4. Recommendations for Action

4.1. Processing payments

4.1.1. The claims process could be simplified to ensure quicker payment. While we appreciate that checking of transactions and eligibility of expenditure is important to ensure applicants comply with the rules, the claim checking process could test a random sample of transactions rather than every transaction. This could be done at one session. The current process of iterative questioning wastes time and delays claims.

4.1.2. A little flexibility could be awarded to ensure expenditure that is unavoidably incurred after the project completion date can be covered by the project grant. For example, a small amount of project funding could be reserved specifically for evaluation costs.

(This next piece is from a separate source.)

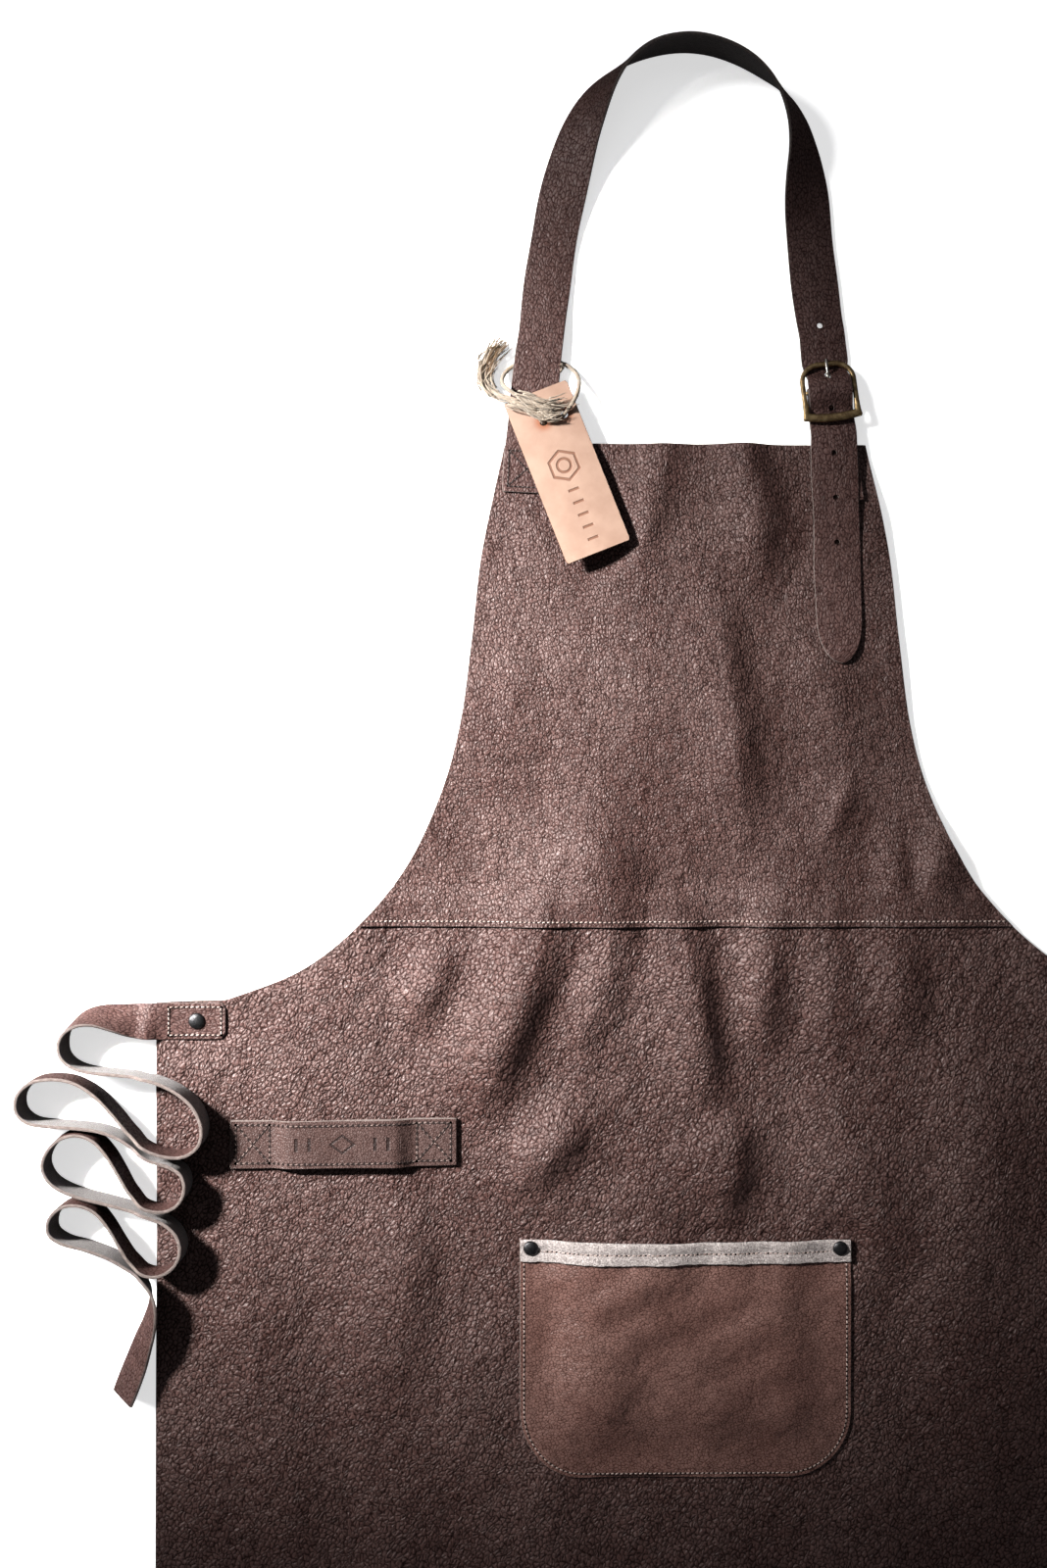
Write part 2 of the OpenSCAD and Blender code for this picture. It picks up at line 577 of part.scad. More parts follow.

4.2. Reducing the risk of Claw Back of funding

4.2.1. Changes in law, ERDF rules or guidance documentation must not be applied retrospectively

4.2.2. Clearer, more readily available guidance documentation and more support from DCLG with the interpretation of ERDF rules may clear up uncertainty as to what the rules are and how they should be construed.

4.2.3. Once an ERDF representative has given their interpretation of the guidance it should not be overruled by an auditor from the same organisation.

4.3. Outputs and performance indicators

4.3.1. Performance indicators and outputs should reflect the nature of a project and more intensive support to fewer businesses could be considered (like the 2000-2006 programme). It may also be beneficial to apply different performance indicators to different types of ERDF project; for example, a few intensive SME supports may deliver better value for money on a priority one technology project where a hundred two day training sessions may be more beneficial on a priority two project

4.4. Other administrative issues

4.4.1. The abolition of the RDAs has resulted in less effective communication and assistance between projects and DCLG. More input and support throughout a project would reduce the levels of ineligibility.